To check to see if a business holds a valid Licence to perform demolition work, you will need to contact Workplace Health and Safety Queensland (WHSQ) via phone on 1300 362 128 and speak to an operator or send an email via WHSQ website (www.worksafe.qld.gov.au) and click on contact us (on the top right hand side of the page). Please ensure to provide the name of the business under which they would have applied for a licence such as legal name and/or trading name as based on the information provided you will advised if the business hold a valid demolition or not.


The Future

 
Hundreds of thousands of tonnes of construction and demolition resources are recovered from the waste
stream every year in South East Queensland. Opportunities exist to recover, re-use and add value to these
materials for incorporation into new structures or public works, or for re-manufacture into export
products.
 
South East Queensland is recognised as the fastest growing region in Australia and an opportunity exists to
develop the already significant resource recovery sectors, the upstream industries and end-users of these
quality materials, as well as provide opportunities for a range of service providers


Asbestos

In Queensland there are a number of laws relating to building and renovating and there are specific laws
designed to protect the health of the general community, particularly in relation to asbestos.
 
There are very strict regulations and safety standards which apply to the removal, handling and disposal of
asbestos material and persons engaged in this type of work are required to be licensed (A Class licence or
B Class licence) if handling or removing more than 10m2 of asbestos contaminated material. Home
renovators may undertake asbestos related work if the area is less than 10m2 (refer www.health.qld.gov.au), however strict requirements apply in relation to disposal – asbestos contaminated
material cannot be placed in a Council home wheelie bin or put out for Council kerbside cleanup.
 
There are two types of asbestos - bonded and friable (loose).
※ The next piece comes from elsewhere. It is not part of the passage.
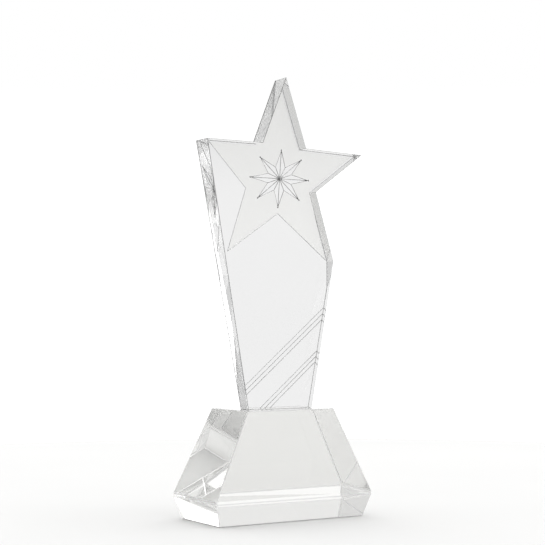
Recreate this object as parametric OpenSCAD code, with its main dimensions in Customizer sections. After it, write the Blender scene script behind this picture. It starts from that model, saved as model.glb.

Bonded asbestos consists of a bonding
compound (cement) combined with asbestos to form a solid material with the asbestos fibres bound tightly
into the material. This is also known as ‘fibro’ or ‘AC sheeting” but there are a number of other products
under a variety of names which also contain asbestos.
 
Friable (or loose) asbestos is not bound within a product and is more susceptible to becoming airborne. It
is not commonly found in domestic houses, but may be found in old domestic heaters, sprayed asbestos
ceilings, stoves, hot water systems, thermal lagging and fire protective clothing. It should be noted that,
after time, even bonded asbestos products may become friable.
 
Some of the common places where asbestos may be found in and around your home include:
  • Corrugated asbestos roofing
  • Wall sheeting
  • Ceiling sheeting
  • Backyard sheds, outbuildings (roof, ceilings and walls)
  • Electrical meter board
  • Wet areas (bathrooms, toilets) including wall and ceiling lining and under floor tiles
  • Lining above windows and doors
  • Eaves
  • Hot water piping/lagging
  • Sheeting under floor tiles
  • Insulation in heaters and stoves
  • Fire rated doors
  • Sheeting used as garden edging or footing boxing
  • Carpet underlay.
 
In general domestic circumstances, undisturbed or unbroken asbestos is not dangerous.
 
However, if you are planning an extension, renovation or other building project around your
home, office or warehouse – even if it is just sanding and painting - we recommend you
contact a licensed asbestos removal contractor or an asbestos consultant for advice and
assistance. Also see the Asbestos Removal Checklist below.

 
 
Helpful information may also be found at:
 
Queensland Health www.health.qld.gov.au.
Workplace Health and Safety Queensland www.whs.qld.gov.au 
 
 
 

Asbestos Removal Checklist

 
1. Identification – before you start any extension, renovation or building project around your home,
office or warehouse, and if the structure was built prior to 1990, contact a professional who can
identify if asbestos is present.
 
2. Licences – make sure you engage only an appropriately licensed asbestos removal contractor.
 
Ask to see either:
  • Certificate to perform prescribed activity with the Type of Work specified as Asbestos Removalist
  • (also known as an A class licence), or
  • B class licence.
 
Please note a B class licenceholder is only permitted to work with bonded asbestos products. An A
Class licenceholder may work with both friable and bonded asbestos products.
 
3. Insurance – check that your contractor holds public liability insurance with asbestos inclusion and ask
to see a certificate of currency for the insurance policy. You may also wish to see evidence of their
WorkCover insurance.
 
4. Safe Removal Control Plan – ask to see this Plan which will detail the contractor’s process for
removal and disposal of asbestos from the site.
 
5. Disposal – the safe disposal of asbestos is strictly governed by the Department of Environment and
Resource Management (DERM). Ask to see the contractor’s or asbestos transporter’s documentation.
 
6. Clearance Certificate – obtain a clearance certificate from a qualified person other than the person
who undertook the asbestos removal work.